Recipe from Real Simple magazine
4 tbsp extra virgin olive oil
1-1 1/2 lemon(s), juiced
4 cloves garlic, minced
1 tsp salt
pepper, to taste
1 lb green beans, trimmed
8 small red potatoes, quartered
1 1/2 lb chicken (I used thighs)
Right out of the oven; look how crispy the potatoes are!
Preheat oven to 450°; coat a baking dish with non-stick spray.
In a large bowl, combine the olive oil, lemon juice, salt and pepper. Whisk together.
Add the green beans and toss; remove with a slotted spoon and place on bottom of baking dish.
Add potatoes to the mixture, toss to coat, use spoon to arrange on top of green beans.
Finally, add chicken to the remaining mixture and coat thoroughly.
Place chicken on top of potatoes (skin side up, if using bone-in, with skin).
Pour any remaining mixture over chicken.
Roast for 40 minutes then check chicken; should be 165°.
Remove to a plate and roast additional 15 minutes, if needed, until potatoes are fork-tender.
You can see all the layers of deliciousness in this picture.
This is soooooooo gooooood! An easy, one-dish meal that takes 10 minutes to prep is always a winner in my book, and one that is this delicious is a keeper.

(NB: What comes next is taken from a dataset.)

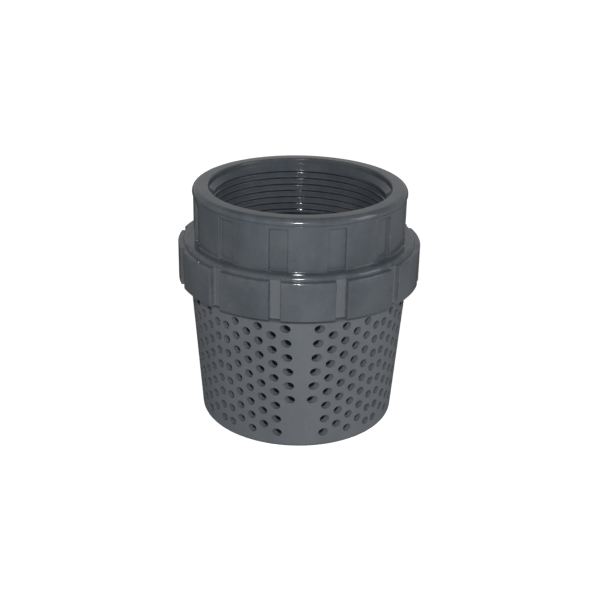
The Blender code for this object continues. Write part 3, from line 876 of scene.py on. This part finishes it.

The original recipe calls for a layer of lemon slices at the bottom of the dish, and the first time I made it I did that but Jason and I agreed that it was too lemony. When I made it the second time, I left the layer out and added the juice of another half lemon; I don’t know why, but that made a difference. The flavors blended together better. Feel free to add as much garlic as you like; I put in 4 large cloves and thought it was perfect. The garlic will roast along with everything else and it mellows in flavor as it does. This is a savory, bright, garlic-y, hearty dish that is good all year round. We had to exercise serious restraint to not eat the entire pan.
Because I used skinless, boneless chicken thighs (this time), I covered the dish with aluminum foil while it roasted. After 40 minutes, I turned the chicken, removed the foil and let it roast for 15 more minutes to be sure the potatoes on the bottom were fully cooked. Next time, I will leave the foil on the entire time, because the top of the chicken dried out a little once the foil was removed. (If I had made this with bone-in chicken that still had the skin on I would not put on the foil. That way the skin will have a chance to get nice and crispy.) I also pared down how much oil I used; the original recipe calls for 6 tablespoons, but that is way too much, especially if the chicken skin renders even more fat into the dish. I think I used three and a half to four tablespoons this time, and that was a perfect amount to make sure everything got a nice coating of sauce.
Though it takes a while in the oven, this really is an easy dish that can be prepared the night before and thrown in as soon as you get home. If green beans aren’t in season, I think this could be made with carrots, parsnips or acorn squash, just adjust the cooking time accordingly. Enjoy!